PROVIDED MATERIAL:
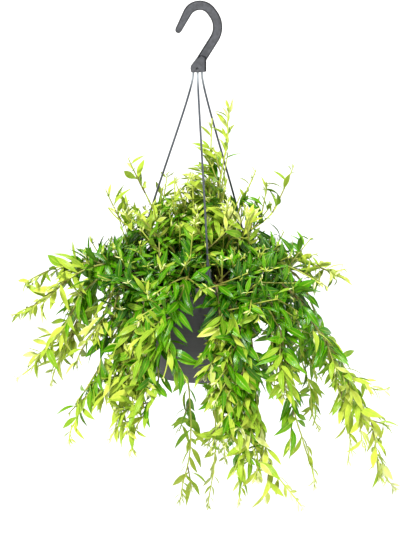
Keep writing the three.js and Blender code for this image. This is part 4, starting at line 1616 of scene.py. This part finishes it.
def youth_at(stem, share):
    """How young a leaf looks at a share of its stem's length."""
    age = lerp(stem.age, 1, share * (TWIG_YOUTH if stem.age else 1))
    if stem.upright:
        rise = stem.point_at(share).z - RIM_Z - YOUTH_RISE
        age *= lerp(LOW_YOUTH, 1, smooth(rise / YOUTH_RISE_SPAN))
    young = lerp(*YOUTH, age**YOUTH_POWER) + stem.freshness * lerp(*FRESHNESS, age)
    return min(young, lerp(*YOUTH_LIMIT, smooth((age - PALE_TIP) / PALE_SPAN)))


def leaves_of(stem, shares, length, curl):
    """Leaves of a stem that keep clear of the rest: pairs at the given shares, and a tuft at the tip."""
    made = []
    power = CROWN_TIP_POWER if stem.upright else TIP_POWER
    length_by = CROWN_LEAF if stem.upright and not stem.age and not stem.tall else 1
    for k, share in enumerate(shares):
        crossed = CROSSING * (k % 2) * (1 if stem.upright else TRAILING_CROSSING)
        spread = lerp(SPREAD_OLD, SPREAD_YOUNG, share**3) * (CROWN_SPREAD if stem.upright else 1)
        shrunk = lerp(1, TALL_TIP_LEAF, share**3) if stem.tall else lerp(1, TIP_LEAF, share**power)
        young = youth_at(stem, share)
        for sign in (1, -1):
            seed = 2 * k + (sign > 0)
            if chance(stem.index, seed, 20) > LEAF_LOSS:
                full = length * shrunk * length_by
                made.append(Leaf(stem, share, seed, sign, crossed, full, spread, young))
    young = TWIG_TUFT_YOUTH + TWIG_TUFT_GAIN * lerp(stem.age, 1, 0.3) if stem.age else TUFT_YOUTH
    for k, (back, part) in enumerate(TWIG_TUFT if stem.age else TUFT):
        share = max(1 - back / stem.length, 0)
        for sign in (1, -1):
            seed = TUFT_SEED + 2 * k + (sign > 0)
            part *= TALL_TUFT if stem.tall else 1
            made.append(Leaf(stem, share, seed, sign, CROSSING * (k % 2), length * part, TUFT_SPREAD, young))
    kept = []
    for leaf in made:
        for dodge in DODGES:
            leaf.set_pose(*dodge)
            if leaf.is_clear(curl):
                kept.append(leaf)
                break
    return kept


def shoot_leaves(stem, length, curl):
    """Leaves of a main stem: at each of its nodes and half way between them."""
    nodes = stem.leaf_nodes(FIRST_LEAF, LEAF_PITCH)
    shares = []
    for a, b in zip(nodes, nodes[1:]):
        thin = stem.sparse or (a > THIN_FROM and not stem.upright)
        pairs = SPARSE_PAIRS if thin else PAIRS_TO_NODE
        shares += [lerp(a, b, part / pairs) for part in range(pairs)]
    return leaves_of(stem, shares + nodes[-1:], length, curl)


def twig_leaves(twig, length, curl):
    """Leaves of a twig, smaller on the twigs further out on a trailing stem."""
    nodes = twig.leaf_nodes(TWIG_FIRST, TWIG_PITCH)
    full = length * TWIG_LEAF * (1 if twig.upright or twig.fronts else lerp(1, OUTER_TWIG_LEAF, twig.age))
    return leaves_of(twig, nodes, full, curl)


def stem_stations(shoot, nodes):
    """Shares along a stem for its rings, with three at each node, and how much each ring swells."""
    spots = {0.0: 0.0, 1.0: 0.0}
    even = round(shoot.length / RING_SPACING)
    for k in range(1, even):
        spots[k / even] = 0.0
    for node in nodes:
        for offset, swell in NODE_RINGS:
            spots[min(max(node + offset / shoot.length, 0), 1)] = swell
    made = []
    for share in sorted(spots):
        close = made and (share - made[-1][0]) * shoot.length < CLOSEST_RINGS
        if close and spots[share] <= made[-1][1]:
            continue
        if close and made[-1][0] > 0:
            made.pop()
        made.append((share, spots[share]))
    return made


def blade_tree():
    """Geometry Nodes tree for one leaf along +X from the origin, one unit long, facing +Z."""
    g = Shape("leaf_blade", Float=("Slimness", "Thickness", "Curl", "Fold", "Bend"))
    given = g.given
    inputs = {"Vertices": LEAF_SIDES, "Side Segments": LEAF_SEGMENTS, "Fill Segments": 1}
    inputs |= {"Radius": 1.0, "Depth": 1.0}
    solid = g.add("GeometryNodeMeshCylinder", inputs, fill_type="NGON").outputs["Mesh"]
    position = g.add("GeometryNodeInputPosition").outputs[0]
    place = g.add("ShaderNodeSeparateXYZ", {"Vector": position}).outputs
    along = g.plus(place["Z"], 0.5)
    under = g.maths("LESS_THAN", place["Y"], -0.01)
    for name, value in (("along", along), ("across", place["X"]), ("under", under)):
        solid = g.store(solid, name, value, "POINT")
    outline = g.add("ShaderNodeFloatCurve", {"Value": along})
    points = outline.mapping.curves[0].points
    while len(points) < len(LEAF_OUTLINE):
        points.new(0.5, 0.5)
    for point, at in zip(points, LEAF_OUTLINE):
        point.location = at
    outline.mapping.update()
    half = g.times(outline.outputs[0], g.times(given["Slimness"], 0.5))
    square = g.times(along, along)
    wide = g.plus(g.times(place["X"], half), g.times(given["Bend"], square))
    fullness = g.plus(UPPER_FULLNESS, g.times(under, 1 - UPPER_FULLNESS))
    deep = g.times(g.times(place["Y"], fullness), g.times(given["Thickness"], half))
    raised = g.times(g.maths("ABSOLUTE", place["X"]), g.times(given["Fold"], half))
    height = g.minus(g.plus(deep, raised), g.times(given["Curl"], square))
    spot = g.add("ShaderNodeCombineXYZ", {"X": along, "Y": wide, "Z": height}).outputs[0]
    bent = g.add("GeometryNodeSetPosition", {"Geometry": solid, "Position": spot}).outputs[0]
    rounded = g.add("GeometryNodeSetShadeSmooth", {"Geometry": bent}, domain="FACE").outputs[0]
    angle = g.add("GeometryNodeInputMeshEdgeAngle").outputs[0]
    sharp = g.maths("GREATER_THAN", angle, SHARP_LEAF_EDGE)
    inputs = {"Geometry": rounded, "Selection": sharp, "Shade Smooth": False}
    return g.ended(g.add("GeometryNodeSetShadeSmooth", inputs, domain="EDGE").outputs[0])


def shoot_tree():
    """Geometry Nodes tree that sweeps a stem along its line and sets a leaf on each leaf point."""
    blade = blade_tree()
    g = Shape(
        "leafy_shoot",
        Geometry=["Geometry"],
        Float=("Slimness", "Thickness", "Curl", "Fold"),
        Int=["Sides"],
        Material=("Stem material", "Leaf material"),
    )
    given = g.given
    inputs = {"Geometry": given["Geometry"], "Selection": g.read("is_leaf", "BOOLEAN")}
    parts = g.add("GeometryNodeSeparateGeometry", inputs, domain="POINT").outputs
    stem = g.sweep(parts["Inverted"], g.read("thick"))
    stem = g.add("GeometryNodeSetShadeSmooth", {"Geometry": stem}).outputs[0]
    forms = []
    for bend, curl_by in LEAF_FORMS:
        inputs = {name: given[name] for name in ("Slimness", "Thickness", "Fold")}
        inputs |= {"Curl": g.times(given["Curl"], curl_by), "Bend": bend}
        leaf = g.add("GeometryNodeGroup", inputs, node_tree=blade)
        forms.append(g.add("GeometryNodeGeometryToInstance", {"Geometry": leaf.outputs[0]}).outputs[0])
    points = g.add("GeometryNodeMeshToPoints", {"Mesh": parts["Selection"]}).outputs[0]
    inputs = {"Points": points, "Instance": g.joined(*forms), "Pick Instance": True}
    inputs |= {"Instance Index": g.read("form", "INT"), "Rotation": g.read("turn", "QUATERNION")}
    inputs["Scale"] = g.read("size", "FLOAT_VECTOR")
    leaves = g.add("GeometryNodeInstanceOnPoints", inputs).outputs[0]
    leaves = g.realized(leaves, given["Leaf material"])
    return g.ended(g.joined(leaves, g.realized(stem, given["Stem material"])))


def shoot_mesh(name, stem, foliage):
    """Lines of a stem and its twigs and the points of their leaves, with what the tree reads of them."""
    length, curl = foliage.leaf_length / MM, foliage.curl
    leaves = shoot_leaves(stem, length, curl)
    nodes = stem.leaf_nodes(FIRST_LEAF, LEAF_PITCH)
    points, edges, radii, ages = [], [], [], []

    def add_line(line, thick, age):
        edges.extend((len(points) + k, len(points) + k + 1) for k in range(len(line) - 1))
        points.extend(line)
        radii.extend(thick)
        ages.extend(age)

    rings = stem_stations(stem, nodes)
    main = [stem.point_at(0) - UP * STEM_SINK] + [stem.point_at(share) for share, _ in rings]
    thick = [foliage.root_radius]
    for share, swell in rings:
        radius = lerp(foliage.root_radius, foliage.tip_radius, share**TAPER_POWER)
        thick.append(radius * (1 + NODE_SWELL * swell))
    root_age = CROWN_ROOT_AGE if stem.upright else 0
    add_line(main, thick, [0.0] + [lerp(root_age, 1, share) for share, _ in rings])
    for twig in twigs_of(stem):
        leaves += twig_leaves(twig, length, curl)
        shares = [k / TWIG_RINGS for k in range(TWIG_RINGS + 1)]
        thin = [foliage.tip_radius * lerp(*TWIG_THICKNESS, share) for share in shares]
        skin = [lerp(*TWIG_SKIN, share) for share in shares]
        add_line([twig.point_at(share) for share in shares], thin, skin)
    mesh = point_mesh(name, points + [leaf.point for leaf in leaves], edges)
    none, some = len(points), len(leaves)
    store(mesh, "is_leaf", "BOOLEAN", [False] * none + [True] * some)
    store(mesh, "thick", "FLOAT", radii + [0.0] * some)
    store(mesh, "young", "FLOAT", ages + [leaf.young for leaf in leaves])
    store(mesh, "tone", "FLOAT", [0.5] * none + [leaf.tone for leaf in leaves])
    store(mesh, "form", "INT", [0] * none + [leaf.form for leaf in leaves])
    store(mesh, "turn", "QUATERNION", [(1, 0, 0, 0)] * none + [tuple(leaf.turn()) for leaf in leaves])
    sizes = [Vector((1, leaf.width_by, 1)) * (leaf.size * MM) for leaf in leaves]
    store(mesh, "size", "FLOAT_VECTOR", [(0, 0, 0)] * none + [tuple(size) for size in sizes])
    return mesh


class PLANT_OT_shoots(bpy.types.Operator):
    """Make every shoot, a stem with its leaves"""

    bl_idname = "plant.shoots"
    bl_label = "Shoots"

    def execute(self, context):
        noise.seed_set(NOISE_SEED)
        foliage = context.scene.hanging_plant.foliage
        skin = leaf_finish(foliage)
        bark = stem_finish(foliage.bark, foliage.stem_green, foliage.young)
        tree = shoot_tree()
        values = {"Slimness": foliage.slimness, "Thickness": foliage.thickness, "Curl": foliage.curl}
        values |= {"Fold": foliage.fold, "Sides": foliage.sides}
        values |= {"Stem material": bark, "Leaf material": skin}
        stems = [trailing_stem(k, row) for k, row in enumerate(TRAILING)]
        stems += [crown_stem(k, row) for k, row in enumerate(CROWN, len(TRAILING))]
        for stem in stems:
            node = f"shoot_{stem.index + 1:02d}"
            name = "leafy_" + node
            line = add_object(name + "_line", shoot_mesh(name + "_line", stem, foliage))
            run_tree(line, tree, values)
            add_piece(name, settled(line, name), [node])
        return {"FINISHED"}


# Stage

def add_sun(name, azimuth, elevation, softness, strength):
    """Soft even light from an azimuth and an elevation in degrees, with its apparent width in degrees."""
    light = bpy.data.lights.new(name, "SUN")
    light.angle = math.radians(softness)
    light.energy = strength
    lamp = add_object(name, light)
    lamp.rotation_mode = "QUATERNION"
    source = outward(azimuth) + UP * math.tan(math.radians(elevation))
    lamp.rotation_quaternion = (-source).to_track_quat("-Z", "Y")


class PLANT_OT_stage(bpy.types.Operator):
    """Set up the camera, the pale floor, the white surroundings and the soft lights"""

    bl_idname = "plant.stage"
    bl_label = "Stage"

    def execute(self, context):
        scene = context.scene
        stage = scene.hanging_plant.stage
        camera = bpy.data.cameras.new("camera")
        camera.sensor_width = 36
        camera.lens = stage.lens
        viewer = add_object("camera", camera)
        viewer.location = stage.eye
        viewer.rotation_mode = "QUATERNION"
        viewer.rotation_quaternion = (Vector(stage.aim) - Vector(stage.eye)).to_track_quat("-Z", "Y")
        scene.camera = viewer
        bends = [math.radians(FLOOR_RISE) * k / (FLOOR_RINGS - 1) for k in range(FLOOR_RINGS)]
        rings = [
            circle(
                FLOOR_RADIUS + FLOOR_BEND * math.sin(bend),
                stage.floor_z + FLOOR_BEND * (1 - math.cos(bend)),
                FLOOR_SIDES,
            )
            for bend in bends
        ]
        bm = bmesh.new()
        bm.faces.new(add_rings(bm, rings)[0])
        mesh = mesh_from(bm, "floor", 180, unit=1)
        mesh.materials.append(floor_finish(stage.floor_colour))
        add_object("floor", mesh)
        world = bpy.data.worlds.new("studio")
        world.use_nodes = True
        background = next(n for n in world.node_tree.nodes if n.type == "BACKGROUND")
        background.inputs["Color"].default_value = (1, 1, 1, 1)
        background.inputs["Strength"].default_value = stage.sky
        scene.world = world
        for name, azimuth, elevation, softness, part in SUNS:
            add_sun(name, azimuth, elevation, softness, stage.key * part)
        scene.view_settings.view_transform = "Standard"
        return {"FINISHED"}


class PLANT_PT_panel(bpy.types.Panel):
    """Buttons that make the hanging plant"""

    bl_label = "Hanging plant"
    bl_idname = "PLANT_PT_panel"
    bl_space_type = "VIEW_3D"
    bl_region_type = "UI"
    bl_category = "Hanging plant"

    def draw(self, context):
        for operator in OPERATORS:
            self.layout.operator(operator.bl_idname)


OPERATORS = (PLANT_OT_stage, PLANT_OT_pot, PLANT_OT_soil, PLANT_OT_hook, PLANT_OT_strands, PLANT_OT_shoots)
CLASSES = (
    PotSettings,
    HangerSettings,
    FoliageSettings,
    StageSettings,
    PlantSettings,
    *OPERATORS,
    PLANT_PT_panel,
)


def register():
    for cls in CLASSES:
        bpy.utils.register_class(cls)
    bpy.types.Scene.hanging_plant = PointerProperty(type=PlantSettings)


def unregister():
    del bpy.types.Scene.hanging_plant
    for cls in reversed(CLASSES):
        bpy.utils.unregister_class(cls)


def main():
    register()
    bpy.ops.plant.stage()
    bpy.ops.plant.pot()
    bpy.ops.plant.soil()
    bpy.ops.plant.hook()
    bpy.ops.plant.strands()
    bpy.ops.plant.shoots()
    bpy.context.view_layer.update()


if __name__ == "__main__":
    main()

PROBLEM DETAILS: Your output must be the lines of the material above, from the first through the line that contains "return kept", copied exactly. Include both endpoints and nothing else.

THE COMPLETED TASK:
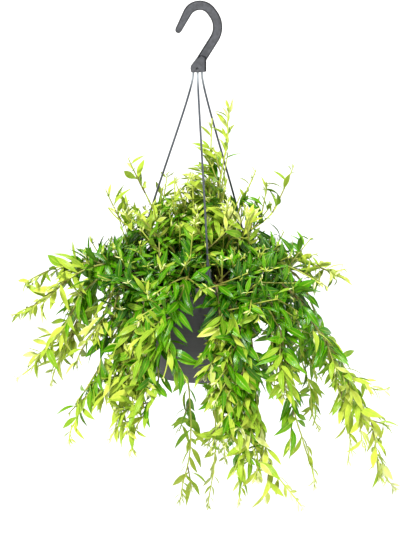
Keep writing the three.js and Blender code for this image. This is part 4, starting at line 1616 of scene.py. This part finishes it.
def youth_at(stem, share):
    """How young a leaf looks at a share of its stem's length."""
    age = lerp(stem.age, 1, share * (TWIG_YOUTH if stem.age else 1))
    if stem.upright:
        rise = stem.point_at(share).z - RIM_Z - YOUTH_RISE
        age *= lerp(LOW_YOUTH, 1, smooth(rise / YOUTH_RISE_SPAN))
    young = lerp(*YOUTH, age**YOUTH_POWER) + stem.freshness * lerp(*FRESHNESS, age)
    return min(young, lerp(*YOUTH_LIMIT, smooth((age - PALE_TIP) / PALE_SPAN)))


def leaves_of(stem, shares, length, curl):
    """Leaves of a stem that keep clear of the rest: pairs at the given shares, and a tuft at the tip."""
    made = []
    power = CROWN_TIP_POWER if stem.upright else TIP_POWER
    length_by = CROWN_LEAF if stem.upright and not stem.age and not stem.tall else 1
    for k, share in enumerate(shares):
        crossed = CROSSING * (k % 2) * (1 if stem.upright else TRAILING_CROSSING)
        spread = lerp(SPREAD_OLD, SPREAD_YOUNG, share**3) * (CROWN_SPREAD if stem.upright else 1)
        shrunk = lerp(1, TALL_TIP_LEAF, share**3) if stem.tall else lerp(1, TIP_LEAF, share**power)
        young = youth_at(stem, share)
        for sign in (1, -1):
            seed = 2 * k + (sign > 0)
            if chance(stem.index, seed, 20) > LEAF_LOSS:
                full = length * shrunk * length_by
                made.append(Leaf(stem, share, seed, sign, crossed, full, spread, young))
    young = TWIG_TUFT_YOUTH + TWIG_TUFT_GAIN * lerp(stem.age, 1, 0.3) if stem.age else TUFT_YOUTH
    for k, (back, part) in enumerate(TWIG_TUFT if stem.age else TUFT):
        share = max(1 - back / stem.length, 0)
        for sign in (1, -1):
            seed = TUFT_SEED + 2 * k + (sign > 0)
            part *= TALL_TUFT if stem.tall else 1
            made.append(Leaf(stem, share, seed, sign, CROSSING * (k % 2), length * part, TUFT_SPREAD, young))
    kept = []
    for leaf in made:
        for dodge in DODGES:
            leaf.set_pose(*dodge)
            if leaf.is_clear(curl):
                kept.append(leaf)
                break
    return kept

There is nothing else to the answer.